December 10, 2011 3 comments

Chleuasmos, as defined by Richard Lanham, is a sarcastic reply that mocks an opponent, leaving him or her without an answer, from the Greek, “mockery, irony” (34).  For a clearer understanding of this rhetorical concept, consider this example.  Sir Winston Churchill, well known for his skillful use of chleuasmos, practiced it often during his verbal skirmishes with Lady Astor.  It seems these two had a history of not getting along.  Lady Astor approaches Churchill at a social function saying, “Sir Winston, if you were my husband, I’d poison your coffee.” To which he replies, “Madam, if you were my wife, I’d drink it.”  Here, Churchill completely takes the upper hand in this parley, and, although Lady Astor’s remark stings, Churchill’s reply trumps her insult completely.  How does one respond to someone saying he would choose death over being married to you?

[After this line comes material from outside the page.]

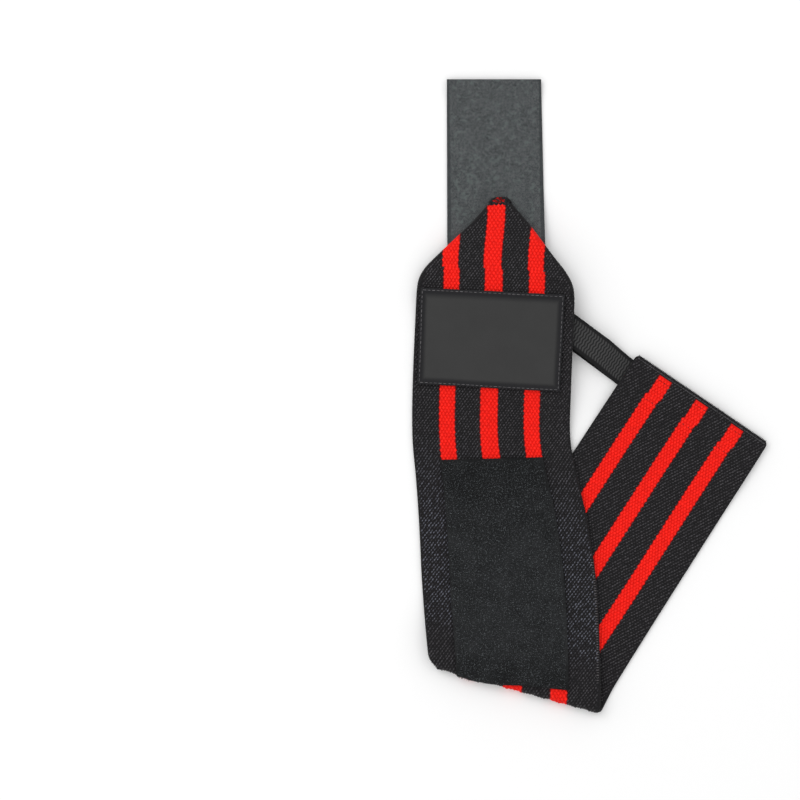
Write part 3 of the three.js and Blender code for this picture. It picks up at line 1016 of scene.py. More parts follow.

 Chleuasmos, however, requires more than simply slinging more mud to top your adversary’s sarcastic remarks, attaining it requires the skillful and intelligent use of rhetoric.  In classic cases of chleuasmos, as demonstrated with the Lady Astor/Winston Churchill exchange, the final line that typically stuns and silences one’s antagonist contains more wit than insult.  Most anyone can fire off insult after insult, however, when the taunted counters with a contemptuous response supported with unexpected intelligence, the result is often an opponent left standing, fairly well insulted, but also somewhat in awe of his or her insulter.
 In this regard, chleuasmos also works to put an end to the verbal strife, thereby allowing events to proceed as normal.  Frequently, when one achieves chleuasmos, a moment of stunned silence lingers but then the activity, taking place prior to the verbal altercation, resumes. Therefore, even though, chleuasmos may seem confrontational, it actually serves the opposite effect by ending the bickering.

Lanham, Richard A. A Handlist of Rhetorical Terms: Second Edition. Los Angeles: UCP. 1991. Print.